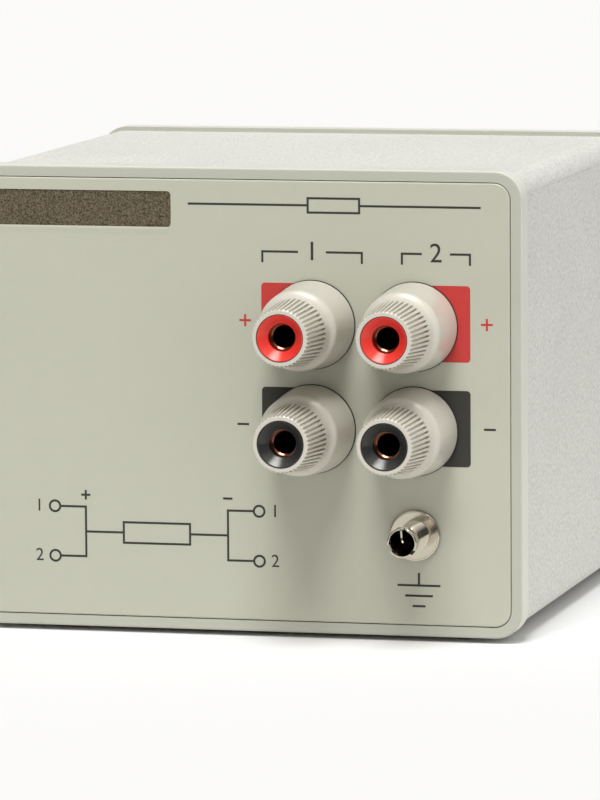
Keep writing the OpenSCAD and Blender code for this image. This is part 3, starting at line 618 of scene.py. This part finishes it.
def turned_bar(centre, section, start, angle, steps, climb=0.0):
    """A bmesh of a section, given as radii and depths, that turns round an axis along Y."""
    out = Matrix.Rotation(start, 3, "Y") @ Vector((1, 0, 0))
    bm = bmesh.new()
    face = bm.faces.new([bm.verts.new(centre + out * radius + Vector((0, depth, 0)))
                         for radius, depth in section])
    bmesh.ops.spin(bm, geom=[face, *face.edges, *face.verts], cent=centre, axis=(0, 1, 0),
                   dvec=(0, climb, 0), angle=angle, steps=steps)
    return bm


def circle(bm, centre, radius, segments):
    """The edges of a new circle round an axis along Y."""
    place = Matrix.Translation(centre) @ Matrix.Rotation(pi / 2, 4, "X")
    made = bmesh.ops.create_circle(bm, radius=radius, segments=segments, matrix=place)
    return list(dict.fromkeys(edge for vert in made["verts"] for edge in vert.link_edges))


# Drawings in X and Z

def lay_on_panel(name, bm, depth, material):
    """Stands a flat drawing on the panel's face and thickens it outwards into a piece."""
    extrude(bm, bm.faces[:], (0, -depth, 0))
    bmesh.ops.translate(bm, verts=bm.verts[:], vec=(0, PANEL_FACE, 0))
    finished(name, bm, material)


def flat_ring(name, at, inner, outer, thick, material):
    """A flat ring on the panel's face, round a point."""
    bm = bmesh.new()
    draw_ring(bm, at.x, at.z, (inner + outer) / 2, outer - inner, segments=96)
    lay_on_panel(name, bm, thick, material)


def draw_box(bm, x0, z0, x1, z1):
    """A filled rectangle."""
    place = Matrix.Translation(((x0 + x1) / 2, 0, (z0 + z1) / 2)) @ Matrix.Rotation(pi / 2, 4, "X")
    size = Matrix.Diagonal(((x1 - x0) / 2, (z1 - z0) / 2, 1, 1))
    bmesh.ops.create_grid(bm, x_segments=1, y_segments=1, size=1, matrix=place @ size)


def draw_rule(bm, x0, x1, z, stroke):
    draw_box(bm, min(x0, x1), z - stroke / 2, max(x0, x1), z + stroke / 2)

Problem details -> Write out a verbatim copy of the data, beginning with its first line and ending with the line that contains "finished(name, bm, material)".

The output ->
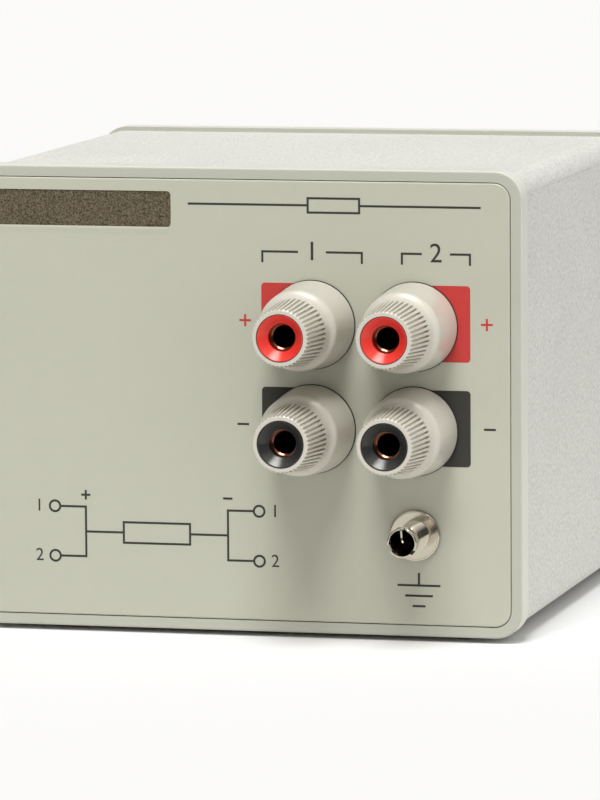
Keep writing the OpenSCAD and Blender code for this image. This is part 3, starting at line 618 of scene.py. This part finishes it.
def turned_bar(centre, section, start, angle, steps, climb=0.0):
    """A bmesh of a section, given as radii and depths, that turns round an axis along Y."""
    out = Matrix.Rotation(start, 3, "Y") @ Vector((1, 0, 0))
    bm = bmesh.new()
    face = bm.faces.new([bm.verts.new(centre + out * radius + Vector((0, depth, 0)))
                         for radius, depth in section])
    bmesh.ops.spin(bm, geom=[face, *face.edges, *face.verts], cent=centre, axis=(0, 1, 0),
                   dvec=(0, climb, 0), angle=angle, steps=steps)
    return bm


def circle(bm, centre, radius, segments):
    """The edges of a new circle round an axis along Y."""
    place = Matrix.Translation(centre) @ Matrix.Rotation(pi / 2, 4, "X")
    made = bmesh.ops.create_circle(bm, radius=radius, segments=segments, matrix=place)
    return list(dict.fromkeys(edge for vert in made["verts"] for edge in vert.link_edges))


# Drawings in X and Z

def lay_on_panel(name, bm, depth, material):
    """Stands a flat drawing on the panel's face and thickens it outwards into a piece."""
    extrude(bm, bm.faces[:], (0, -depth, 0))
    bmesh.ops.translate(bm, verts=bm.verts[:], vec=(0, PANEL_FACE, 0))
    finished(name, bm, material)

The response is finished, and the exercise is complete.